Oui, ce premier rejeton de Black Isle ne brille pas par sa technique. Oui, ça a l’air plutôt vieux et peu accessible. Et oui, ce n’est pas de la 3D HD neuneu-proof et clinquante qui fait baver. Pourtant, il s’inscrit à côté des meilleurs RPG jamais produits, un des plus gros succès de la boite, une des plus grosses inspirations RPG de l’époque, et même jusqu’à aujourd’hui, il est défendu corps et âme par un bon paquet de puristes. Un peu plus que son successeur Fallout 2, jugé un peu trop incohérent dans son approche délirante et décalée (l’effet Chris Avellone dans le design), mais non moins réussi et très salué pour sa richesse, sa durée de vie et les possibilités qu’il offre.

Au final, ceux qui feront preuve d’un minimum de largeur d’esprit et qui ne s’arrêteront pas à l’apparence peu attrayante des Fallout, y trouveront assurément une expérience RPG des plus complètes et des plus saisissantes.

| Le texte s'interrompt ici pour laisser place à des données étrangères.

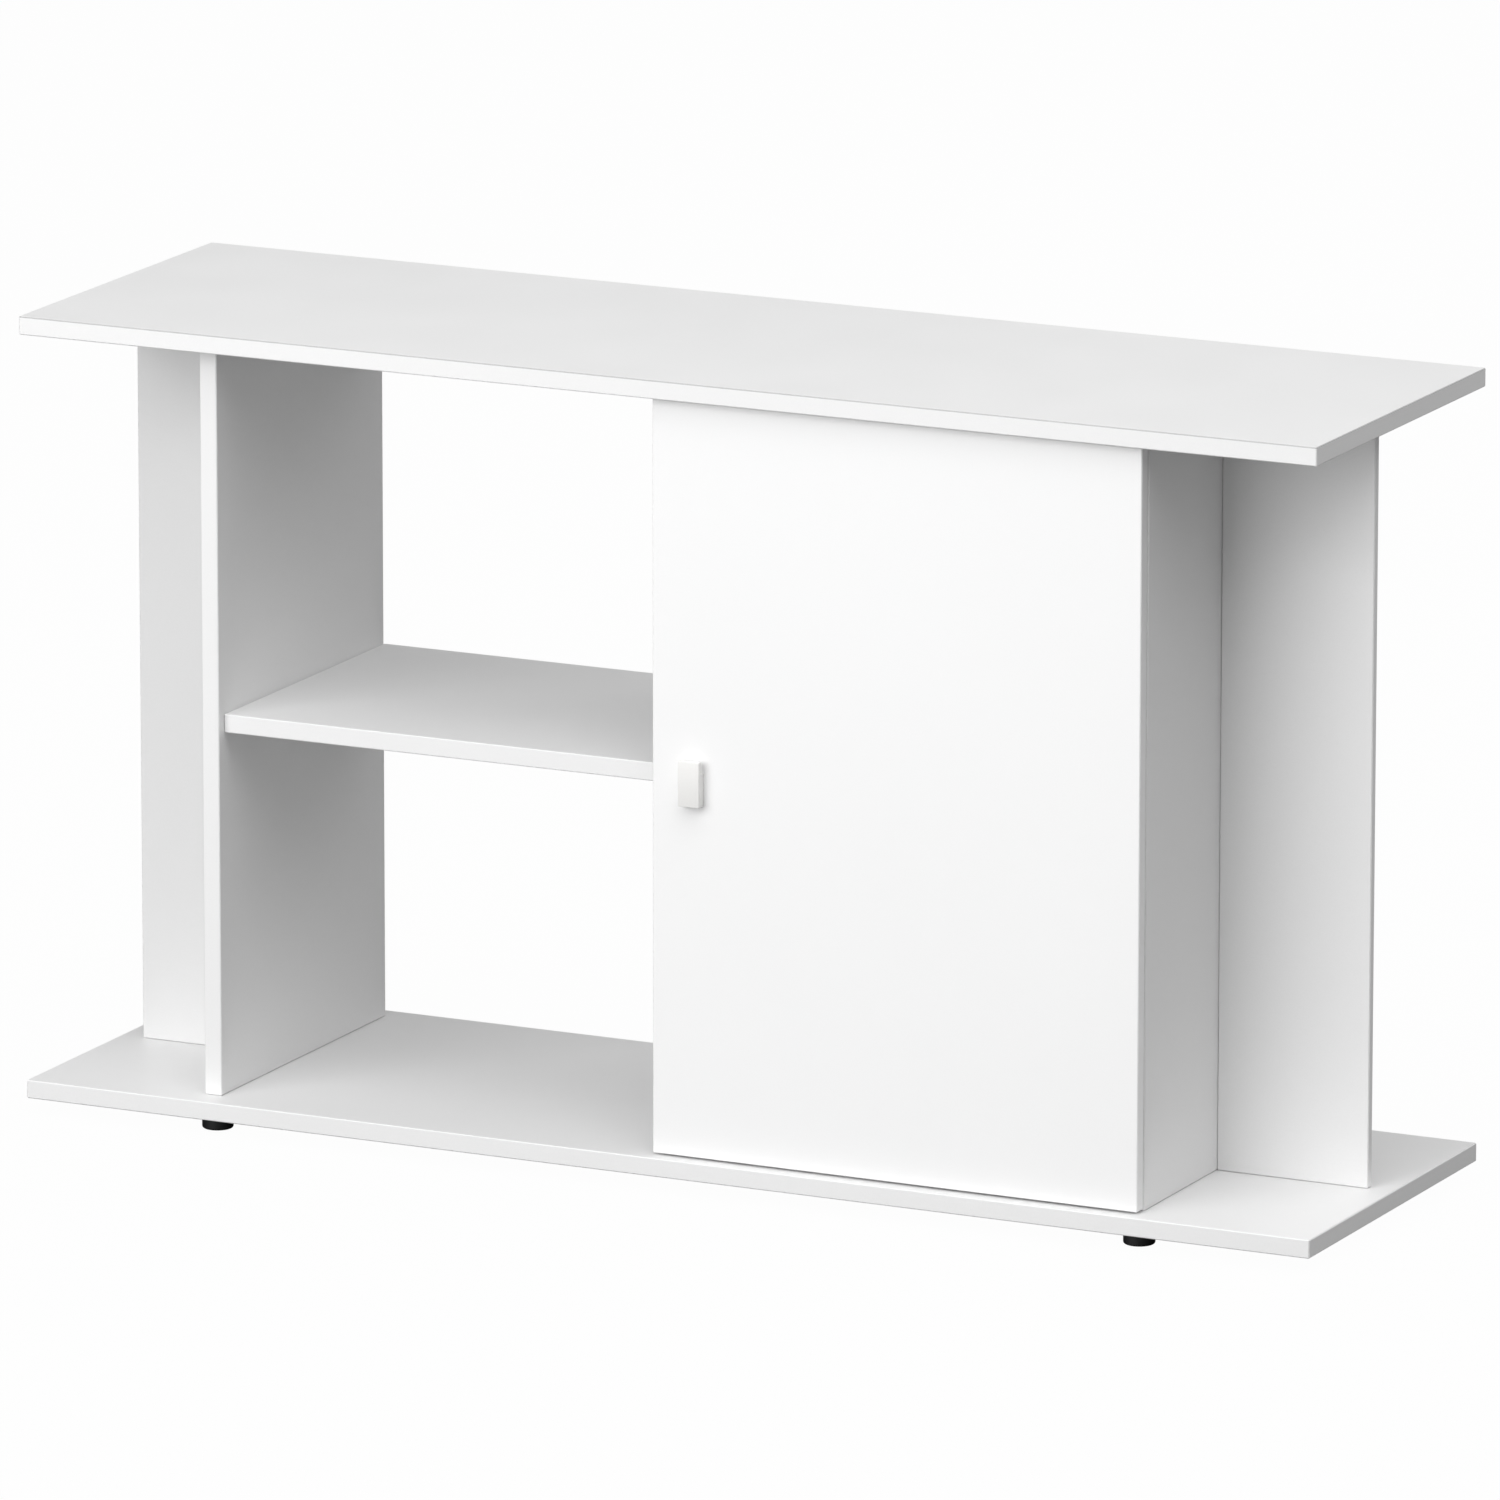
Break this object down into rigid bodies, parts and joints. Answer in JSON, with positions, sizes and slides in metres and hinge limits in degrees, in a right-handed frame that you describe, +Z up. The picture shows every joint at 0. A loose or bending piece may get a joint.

Les autres, qu’ils servent de pâture aux mutants !  Ouais, c’est vache de dire ça, mais Moo, je dis…

+ Univers original soutenu par une ambiance trash
+ Liberté interactive et immersive
+ Un bijou d’écriture et de role play
+ Scénario accrocheur et non-linéaire
+ Gameplay plaisant doté d’une rejouabilité accrue

Note testeur 09 sur 10

– Techniquement inégal (Graphismes, interface et IA)

La vision de Killpower :
Fallout
ne paye pas de mine aujourd’hui, mais qu’est ce qu’il était bon à l’époque. Tout était super dans ce jeu (dialogues matures parfois décalés dépendants de votre intelligence, combats au tour par tour, design, délire post nucléaire) sauf peut-être la durée de vie, car vous aviez 150 jours pour trouver la solution, après c’était le game over. Et puis, il y avait l’interface pas franchement ergonomique à l’époque et les bugs qui étaient légions à sa sortie.